Part 8: Who Should Trade Crypto CFDs?
So, is this product for you?
The Crypto CFD is built for:
- The Day Trader: You want to get in and out quickly. You care about execution speed and tight spreads. You never hold positions overnight.
- The Bear: You believe prices are going down and want an easy way to short the market without complex borrowing.
- The Pragmatist: You don’t care about the technology or the ideology. You just want to trade price action on a regulated platform.
- The Small Account: You want to use leverage to grow a small deposit (accepting the higher risk).
The Crypto CFD is NOT for:
- The HODLer: You want to buy and forget for ten years. Ongoing financing costs can make CFDs less suitable for long-term holding.
- The Purist: You want to use crypto to pay for things or participate in DeFi protocols. You cannot withdraw a CFD to a wallet. It is cash settled only.
- The Yield Farmer: You want to earn staking rewards or yield. CFDs do not pay staking rewards.
Conclusion: The Instrument of the Mercenary
In the end, Crypto CFD trading is a tool designed for active market participation, not long-term ownership. It is an instrument stripped of ideology, focused solely on price movement..

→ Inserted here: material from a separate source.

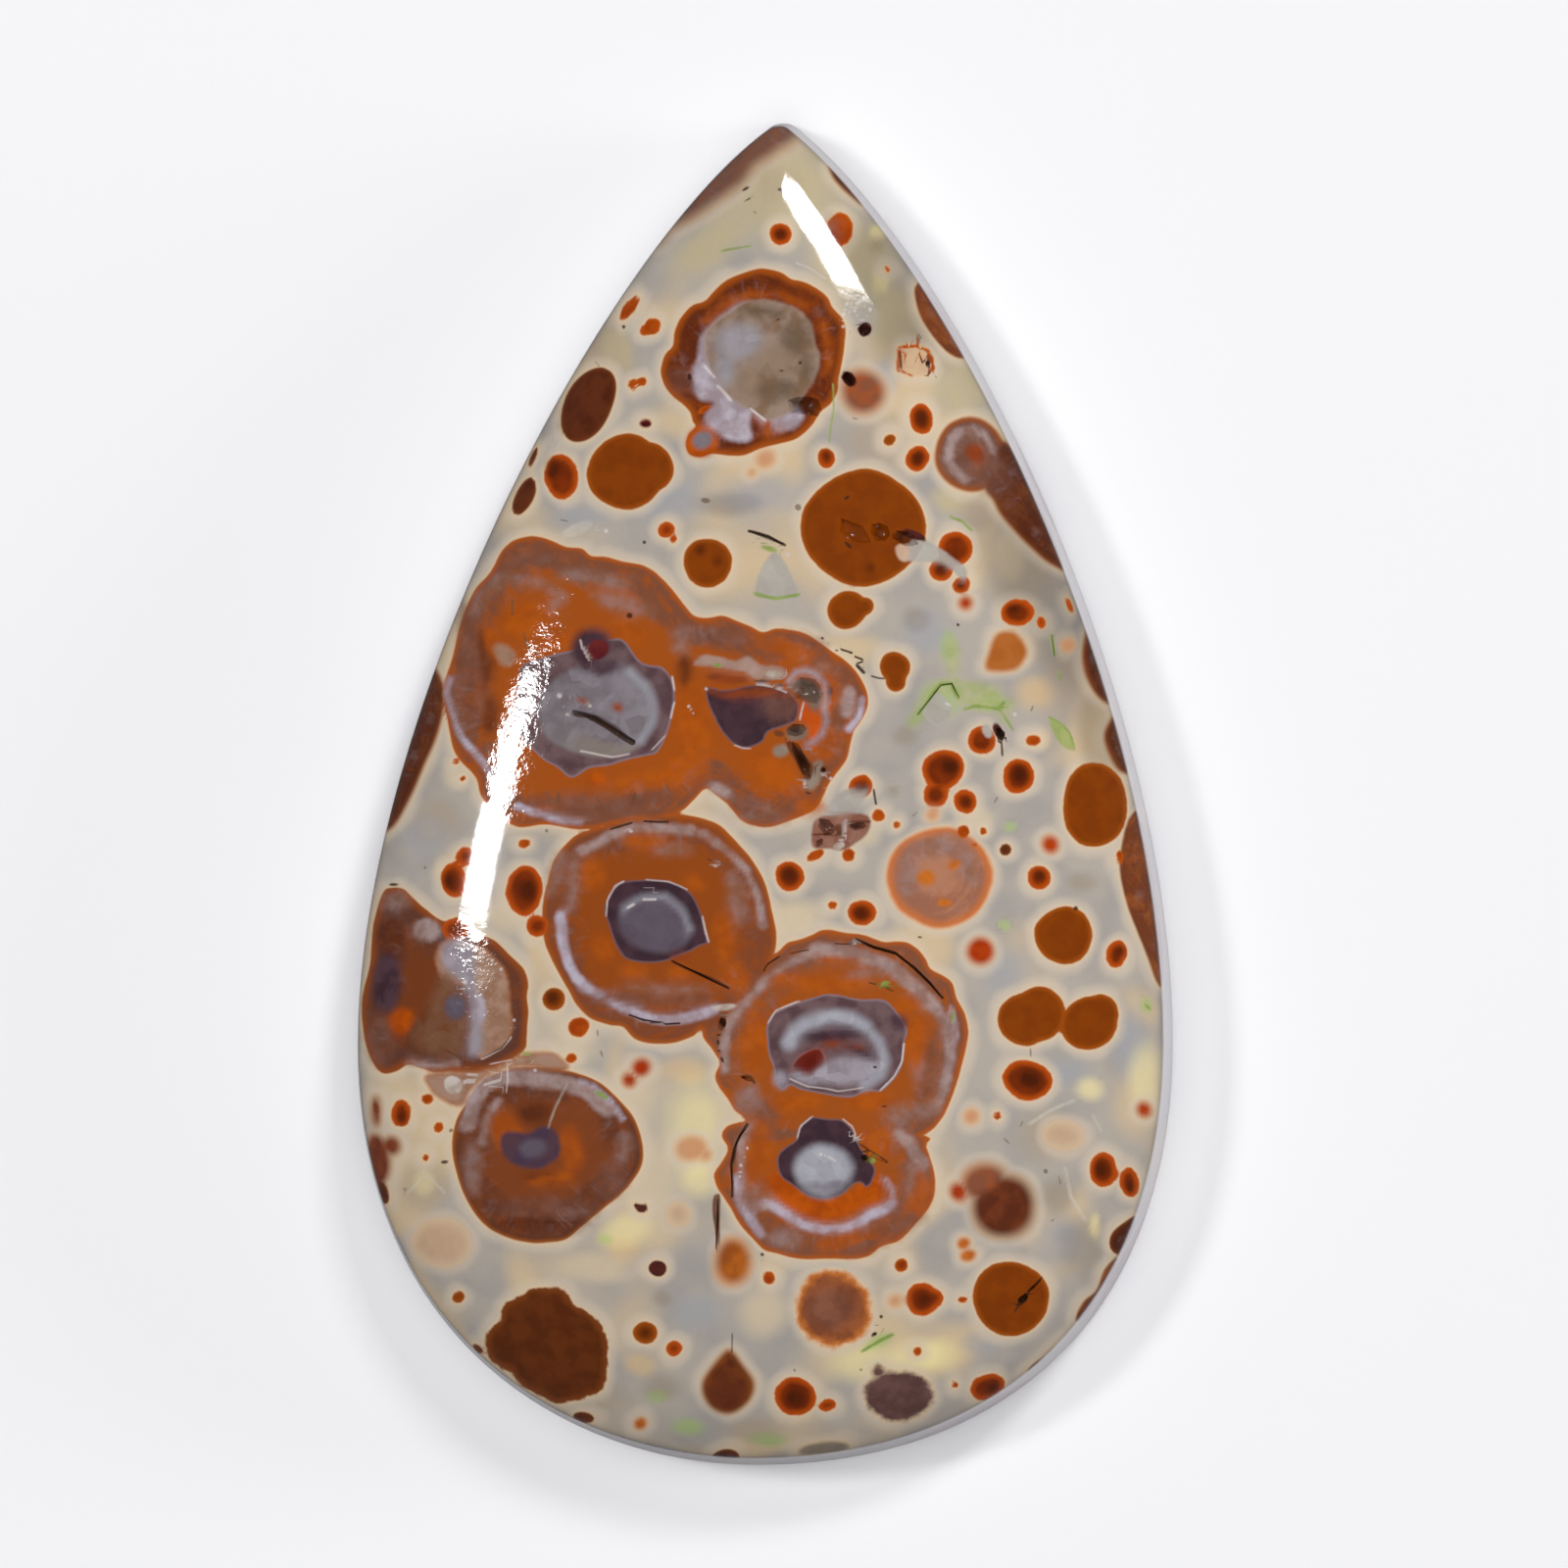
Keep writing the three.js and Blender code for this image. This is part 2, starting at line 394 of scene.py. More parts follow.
def growStone(material):
    inputs = {
        "Thickness": stone["thickness"],
        "Half width": stone["width"] / 2,
        "Widest level": stone["widestLevel"],
        "Wall height": stone["wallHeight"],
        "Wall lean": stone["wallLean"],
        "Foot bevel": stone["footBevel"],
        "Shoulder power": stone["shoulderPower"],
        "Ridge fade": stone["ridgeFade"],
        "Upper reach": stone["upperReach"],
        "Lower reach": stone["lowerReach"],
        "Cap reach": stone["capReach"],
        "Rows": stone["rows"],
        "Columns": stone["columns"],
        "Back columns": stone["backColumns"],
        "Shoulder rings": stone["shoulderRings"],
        "Wall rings": stone["wallRings"],
        "Foot rings": stone["footRings"],
        "Material": material,
    }
    outline = outlineCurve()
    modifier = outline.modifiers.new("stone", "NODES")
    modifier.node_group = StoneTree(inputs).build()
    setInputs(modifier, inputs)
    evaluated = outline.evaluated_get(bpy.context.evaluated_depsgraph_get())
    mesh = bpy.data.meshes.new_from_object(evaluated)
    mesh.name = "stone"
    onlyMaterial(mesh, material)
    bpy.data.objects.remove(outline)
    piece = bpy.data.objects.new("stone", mesh)
    bpy.context.scene.collection.objects.link(piece)
    return piece


# The stone's colours as they look in plain light, 0 to 255. A finish has a main colour, the colour that
# clouds it, how soft and how ragged its edge is (mm), the colour, strength and width (mm) of its rim,
# its cover and its roughness.
def finish(main, cloud, soft=0.035, ragged=0.005, rim=((186, 84, 10), 0.0, 0.1), cover=1.0, rough=0.06):
    rimColour, rimShare, rimWidth = rim
    return {"main": main, "cloud": cloud, "soft": soft, "ragged": ragged, "rim": rimColour,
            "rimShare": rimShare, "rimWidth": rimWidth, "cover": cover, "rough": rough}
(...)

It acknowledges a simple truth: You do not need to own the barrel of oil to profit from the price of oil. You do not need to own the gold bar to profit from the price of gold. And you do not need to own the private key to profit from the price of Bitcoin.
By removing the wallet, you remove the friction. You trade faster, sharper, and with more tools at your disposal. You trade with the ability to profit from the collapse just as easily as the surge.
Just remember that you have traded one risk for another. You have traded the risk of custody for the risk of leverage. The wallet cannot lose your money, but the margin call can. Respect the instrument, manage your size, and enjoy the speed of the ride.
Final Reminder: Risk Never Sleeps
Heads up: Trading is risky. This is only educational information, not investment advice.